Steffen, Sanchez offer blast from backpass past for Man City
There’ll be many a Manchester City fan that knows about the old 53 bus route. Many of them will have used it to get to Maine Road right up until the club left the stadium in 2003, passing, as it did, through Rusholme and Moss Side. Anybody who has used it will know that it had a reputation for being a little… unreliable. Some nicknamed it the banana bus, because they’d turn up once an hour in bunches of three or four, despite being scheduled for one every 20 minutes.
This Xaverian College alumnus once walked the 53 bus route home – a grand journey of about 90 minutes – without a single one passing him.
This overly-detailed opening serves as a pretentious yet functional analogy for something Manchester City fans have been treated to in their last couple of Premier League games. The lesser-spotted ‘goalkeeper picking up a backpass’ has featured in City’s last two league games, after not making any appearances since 2019 – and none before that for roughly 20 years.
First, City’s Zack Steffen decided to nonchalantly grab Rodri’s return ball to him under no pressure at all at Chelsea. Then, Brighton’s Robert Sanchez forgot the laws and hoisted Adam Webster’s knock back to his chest, also under no pressure at all. One picked-up backpass in just over two decades, then two in two games.
For some reason, despite the free-kick remaining indirect, Chelsea had to take theirs from outside the area (one can only assume referee Anthony Taylor had completely forgotten what to do in that situation). Manchester City, meanwhile, had the pleasure of their kick being inside the box, though both teams were treated to the 11-men-behind-the-ball charge that invariably comes with indirect free kicks so close to the goalline.
It’s almost like a once-in-a-generation thing – and seeing them result in a goal is an even rarer event. Like corners, indirect free kicks in the box are not nearly as dangerous as fans think they are and the excitement felt when one is awarded is almost always disproportionate to the threat they actually pose. So, with all that in mind, let’s remember a time when City did what City used to do – and f**ked up when they had everything under control.
It was late April 1998 and Manchester City were in trouble. Real trouble.
With two games of the First Division season remaining, Joe Royle’s side were third from the bottom, two points from safety and three points behind their next opponent at Maine Road: QPR. Victory would take them above their opponents on goal difference and keep their survival in their own hands. Anything else would all but grant safety to QPR instead.
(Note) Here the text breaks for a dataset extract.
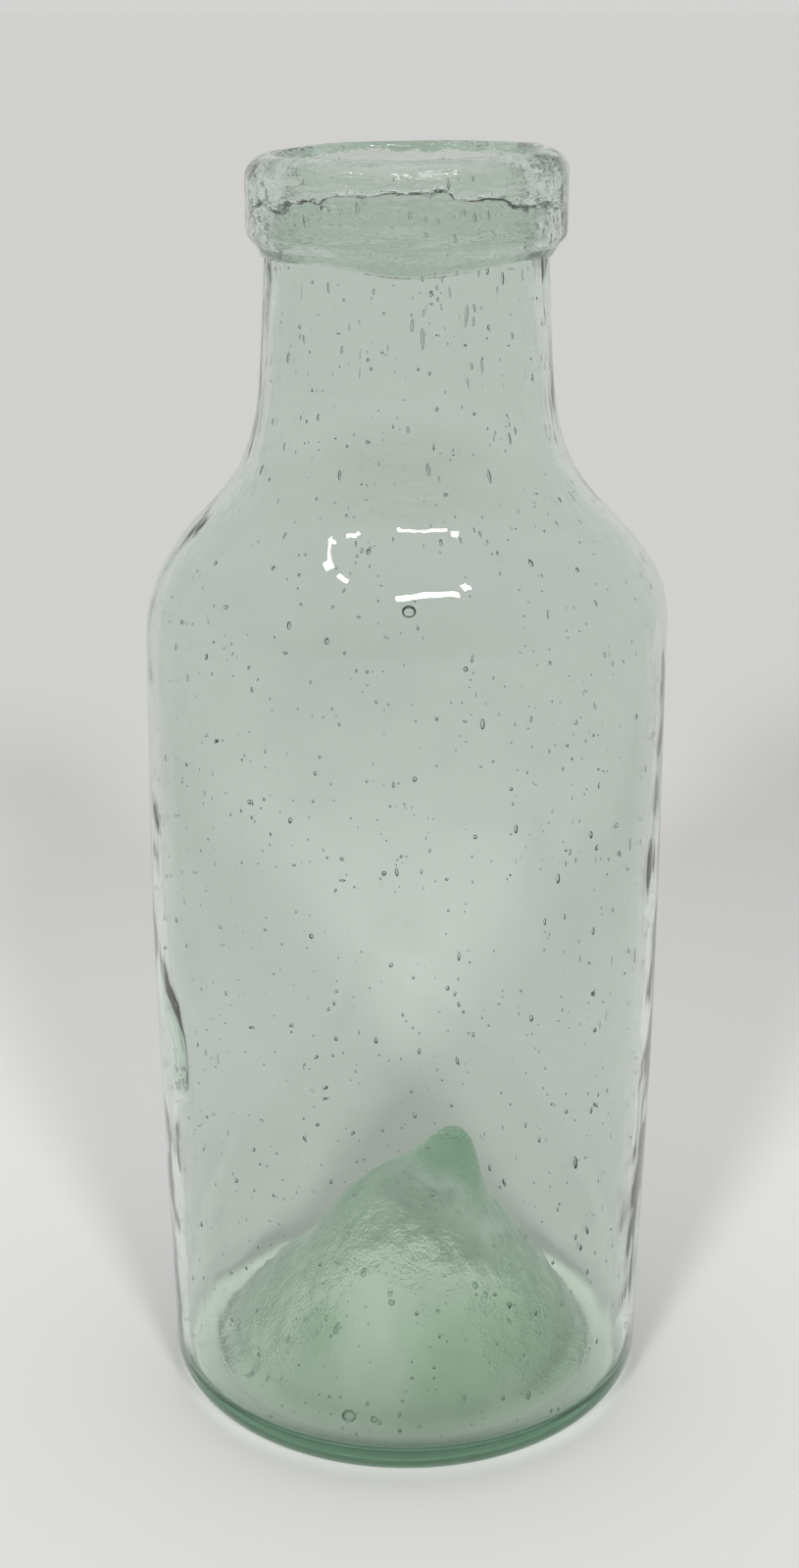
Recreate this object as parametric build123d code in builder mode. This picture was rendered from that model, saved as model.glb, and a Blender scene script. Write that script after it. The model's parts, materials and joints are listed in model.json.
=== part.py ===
from build123d import *
from math import cos, radians, sin, sqrt, tan
import os

# Hand-blown wide-mouth preserve bottle in pale aqua glass, in millimetres.
# The bottle stands on z = 0 and its own axis is +Z.

# Whole bottle
height = 240.0
lip_radius = 28.3
body_radius = 48.3
base_radius = 46.9
mouth_radius = 22.6
wall_thickness = 2.3

# Heel, resting ring and the groove inside the bottle above it
heel_radius = 6.8
rest_inner_radius = 35.5
rest_edge_radius = 1.2
base_thickness = 5.0
groove_inner_radius = 38.5
groove_round = 2.8

# Wall and shoulder; the slope is measured from the horizontal
wall_swell = 0.55
shoulder_corner_z = 163.0
shoulder_corner_round = 20.0
shoulder_slope = 49.4

# Neck, tapering up to the sheared end that the lip is laid on
neck_foot_radius = 27.3
neck_foot_z = 187.5
neck_foot_round = 29.0
neck_taper = 1.0 / 16.0
sheared_end_z = 232.0
bore_start_z = 212.0
bore_start_round = 50.0

# Kick-up, the cone pushed up into the base, solid at its tip
under_slope = 52.0
under_dome_radius = 10.0
inner_slope = 51.0
inner_dome_radius = 5.0

# The blown glass is divided into two solids at this height, just above the kick-up
base_line_z = 52.0

# Applied lip, a rounded band with a thin skirt running down onto the neck
lip_top_round = 4.1
lip_mouth_round = 1.5
band_foot_z = 225.4
band_foot_round = 1.8
skirt_top_z = 223.6
skirt_top_width = 2.1
skirt_end_z = 221.6
skirt_end_width = 0.6

# Pontil scar, a low ring of glass left where the iron was broken off
scar_radius = 6.5
scar_rim_width = 1.8
scar_rim_drop = 1.3
scar_cup_radius = 3.9
scar_cup_skin = 0.7
scar_rim_round = 0.4


def neck_outer(z):
    """Outer radius of the tapering neck at height z."""
    return neck_foot_radius - (z - neck_foot_z) * neck_taper


def rise(run, slope):
    """Height gained over a horizontal run at a slope in degrees."""
    return run * tan(radians(slope))


def direction(slope):
    """Unit direction inwards and upwards at a slope in degrees."""
    return (-cos(radians(slope)), sin(radians(slope)))


# Underside of the kick-up: a cone from the resting ring, then a dome tangent to it
under_joint_r = under_dome_radius * sin(radians(under_slope))
under_joint_z = rise(rest_inner_radius - under_joint_r, under_slope)
under_centre_z = under_joint_z - under_dome_radius * cos(radians(under_slope))
under_top_z = under_centre_z + under_dome_radius

# Upper side of the kick-up, inside the bottle
inner_joint_r = inner_dome_radius * sin(radians(inner_slope))
inner_joint_z = base_thickness + rise(groove_inner_radius - inner_joint_r, inner_slope)
inner_top_z = inner_joint_z + inner_dome_radius * (1 - cos(radians(inner_slope)))

# The inside of the shoulder lies one wall thickness below its outside
inner_corner_r = body_radius - wall_thickness
slope_shift = wall_thickness / cos(radians(shoulder_slope))
inner_corner_z = shoulder_corner_z + rise(wall_thickness, shoulder_slope) - slope_shift
inner_foot_r = neck_foot_radius - wall_thickness
inner_foot_z = inner_corner_z + rise(inner_corner_r - inner_foot_r, shoulder_slope)

wall_mid_z = (heel_radius + shoulder_corner_z) / 2
wall_mid_r = (base_radius + body_radius) / 2 + wall_swell

os.makedirs("parts", exist_ok=True)

# Blown glass: neck, shoulder, wall, heel and kick-up, all one gather
heel_inside = (base_radius - heel_radius, 0)
heel_outside = (base_radius, heel_radius)
shoulder_corner = (body_radius, shoulder_corner_z)
neck_foot = (neck_foot_radius, neck_foot_z)
sheared_outside = (neck_outer(sheared_end_z), sheared_end_z)
sheared_inside = (mouth_radius, sheared_end_z)
bore_start = (mouth_radius, bore_start_z)
inner_foot = (inner_foot_r, inner_foot_z)
inner_corner = (inner_corner_r, inner_corner_z)
wall_foot = (base_radius - wall_thickness, base_thickness)
groove_inside = (groove_inner_radius, base_thickness)
inner_joint = (inner_joint_r, inner_joint_z)
under_joint = (under_joint_r, under_joint_z)
rest_inside = (rest_inner_radius, 0)

body_rounds = [
    (shoulder_corner, shoulder_corner_round),
    (neck_foot, neck_foot_round),
    (bore_start, bore_start_round),
    (inner_foot, neck_foot_round + wall_thickness),
    (inner_corner, shoulder_corner_round - wall_thickness),
    (wall_foot, groove_round),
    (groove_inside, groove_round),
    (rest_inside, rest_edge_radius),
]

with BuildPart() as blown_glass:
    with BuildSketch(Plane.XZ) as body_section:
        with BuildLine():
            TangentArc(heel_inside, heel_outside, tangent=(1, 0))
            ThreePointArc(heel_outside, (wall_mid_r, wall_mid_z), shoulder_corner)
            Polyline(shoulder_corner, neck_foot, sheared_outside, sheared_inside)
            Polyline(sheared_inside, bore_start, inner_foot, inner_corner)
            ThreePointArc(inner_corner, (wall_mid_r - wall_thickness, wall_mid_z), wall_foot)
            Polyline(wall_foot, groove_inside, inner_joint)
            TangentArc(inner_joint, (0, inner_top_z), tangent=direction(inner_slope))
            Line((0, inner_top_z), (0, under_top_z))
            TangentArc((0, under_top_z), under_joint, tangent=(1, 0))
            Polyline(under_joint, rest_inside, heel_inside)
        make_face()
        for place, radius in body_rounds:
            fillet(body_section.vertices().sort_by_distance(place)[0], radius=radius)
    revolve(axis=Axis.Z)

# Upper share of the blown glass: wall, shoulder and neck
with BuildPart() as blown_body:
    add(blown_glass.part)
    split(bisect_by=Plane.XY.offset(base_line_z), keep=Keep.TOP)
blown_body.part.label = "blown_body"
export_step(blown_body.part, "parts/blown_body.step")

# Lower share of the same glass: foot of the wall, heel, resting ring and kick-up
with BuildPart() as kick_up_base:
    add(blown_glass.part)
    split(bisect_by=Plane.XY.offset(base_line_z), keep=Keep.BOTTOM)
kick_up_base.part.label = "kick_up_base"
export_step(kick_up_base.part, "parts/kick_up_base.step")

# Applied lip: a second gather laid round and over the sheared neck
band_foot = (lip_radius, band_foot_z)
lip_top_outside = (lip_radius, height)
lip_top_inside = (mouth_radius, height)
skirt_top = (neck_outer(skirt_top_z) + skirt_top_width, skirt_top_z)
skirt_end_outside = (neck_outer(skirt_end_z) + skirt_end_width, skirt_end_z)
skirt_end_inside = (neck_outer(skirt_end_z), skirt_end_z)

lip_rounds = [
    (lip_top_outside, lip_top_round),
    (lip_top_inside, lip_mouth_round),
    (band_foot, band_foot_round),
    (skirt_top, band_foot_round),
]

with BuildPart() as applied_lip:
    with BuildSketch(Plane.XZ) as lip_section:
        with BuildLine():
            Polyline(skirt_end_inside, skirt_end_outside, skirt_top, band_foot, lip_top_outside)
            Polyline(lip_top_outside, lip_top_inside, sheared_inside, sheared_outside)
            Line(sheared_outside, skirt_end_inside)
        make_face()
        for place, radius in lip_rounds:
            fillet(lip_section.vertices().sort_by_distance(place)[0], radius=radius)
    revolve(axis=Axis.Z)
applied_lip.part.label = "applied_lip"
export_step(applied_lip.part, "parts/applied_lip.step")

# Pontil scar: a shallow cup with a raised rim, fused to the dome under the kick-up
scar_edge_z = under_centre_z + sqrt(under_dome_radius**2 - scar_radius**2)
rim_foot_z = scar_edge_z - scar_rim_drop
scar_edge = (scar_radius, scar_edge_z)
rim_outside = (scar_radius, rim_foot_z)
rim_inside = (scar_radius - scar_rim_width, rim_foot_z)
cup_edge = (scar_cup_radius, scar_edge_z)
cup_middle = (0, under_top_z - scar_cup_skin)

with BuildPart() as pontil_scar:
    with BuildSketch(Plane.XZ) as scar_section:
        with BuildLine():
            TangentArc((0, under_top_z), scar_edge, tangent=(1, 0))
            Polyline(scar_edge, rim_outside, rim_inside, cup_edge)
            TangentArc(cup_middle, cup_edge, tangent=(1, 0))
            Line(cup_middle, (0, under_top_z))
        make_face()
        for place in (rim_outside, rim_inside):
            fillet(scar_section.vertices().sort_by_distance(place)[0], radius=scar_rim_round)
    revolve(axis=Axis.Z)
pontil_scar.part.label = "pontil_scar"
export_step(pontil_scar.part, "parts/pontil_scar.step")
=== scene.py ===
import json
import math
import bpy
import bmesh
import numpy as np
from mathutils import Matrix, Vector

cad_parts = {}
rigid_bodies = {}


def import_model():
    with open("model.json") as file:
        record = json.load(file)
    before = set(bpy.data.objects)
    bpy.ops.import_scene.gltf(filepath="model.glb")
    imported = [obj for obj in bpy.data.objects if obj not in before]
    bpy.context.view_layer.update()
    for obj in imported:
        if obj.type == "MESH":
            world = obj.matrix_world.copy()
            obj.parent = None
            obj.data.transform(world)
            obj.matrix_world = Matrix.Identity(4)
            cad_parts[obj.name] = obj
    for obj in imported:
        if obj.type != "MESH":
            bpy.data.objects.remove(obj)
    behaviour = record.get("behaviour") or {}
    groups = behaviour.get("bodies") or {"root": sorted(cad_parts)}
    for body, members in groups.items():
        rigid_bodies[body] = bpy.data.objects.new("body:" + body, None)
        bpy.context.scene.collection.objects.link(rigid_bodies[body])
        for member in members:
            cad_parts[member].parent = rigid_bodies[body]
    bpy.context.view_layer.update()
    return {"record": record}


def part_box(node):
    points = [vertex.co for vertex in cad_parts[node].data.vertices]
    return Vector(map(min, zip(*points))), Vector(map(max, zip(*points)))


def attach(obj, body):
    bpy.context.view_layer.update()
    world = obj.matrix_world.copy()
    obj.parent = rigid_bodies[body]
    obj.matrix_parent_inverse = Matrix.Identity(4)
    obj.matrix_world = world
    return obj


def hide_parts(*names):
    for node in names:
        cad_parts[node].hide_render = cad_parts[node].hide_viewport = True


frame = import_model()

mm = 0.001
tau = 2 * math.pi

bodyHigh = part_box("blown_body")[1]
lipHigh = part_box("applied_lip")[1]
bottleHeight = lipHigh.z / mm
lipRadius = lipHigh.x / mm
mouthRadius = next(m for m in frame["record"]["mounts"] if m["name"] == "mouth")["dims"]["r_mm"]
print("frame: bottle", round(bottleHeight, 1), "mm high,", round(2 * bodyHigh.x / mm, 1), "mm wide")


# shapes are worked out in millimetres, and newObject turns them into metres

def ease(low, high, value):
    t = np.clip((value - low) / (high - low), 0.0, 1.0)
    return t * t * (3 - 2 * t)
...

And it had started so well, with Georgi Kinkladze opening the scoring through a free-kick in the first 60 seconds. That, though, was predictably where the game peaked for City – and they were 2-1 down only 20 minutes later. Everyone remembers the goal that put Rangers into the lead, with Jamie Pollock expertly lobbing his own goalkeeper with a header that’s listed on YouTube as the ‘Funniest Own Goal’.
But, because of that farce, nobody ever remembers how the visitors had equalised in equally ridiculous circumstances.
🎙️ Scorer of the best/worst own goal of all time, Jamie Pollock, explains how @QPR fans took kindly to him after the worst moment of his @ManCity career.
Hear the interview in this week's podcast: https://t.co/CyJwIgJWR4 pic.twitter.com/lIlv1yD0mQ
— Blue Moon Podcast (@BlueMoonPodcast) October 2, 2020
With City settling into their stride a goal up, the ball was knocked back to Martyn Margetson in the home goal. Not thinking it was an intentional return, the goalkeeper picked it up and the referee blew, pointing for a free-kick inside the box.
City didn’t get chance to set up in that 11-man wall that always seems to defend the goalline as, when Rangers striker Kevin Gallen asked Margetson for the ball, he handed it over instantly. It was like one grand metaphor for the fight City had put up to avoid relegation that season, since Gallen simply squared it for Mike Sheron to pop into the open goal.
Years later, ahead of City’s more famous end-of-season game against QPR in 2012, Gallen wrote about the day in the Daily Express. He remembered: ‘As soon as he [the referee] gave it, I asked Martyn for the ball. I put it down and squared it for Mike Sheron, who rolled it into an empty net.’
Despite a 5-2 win at fellow strugglers Stoke on the final day of the season, Manchester City went down as results elsewhere went against them. Had they not imploded against QPR the weekend before, they might just have survived.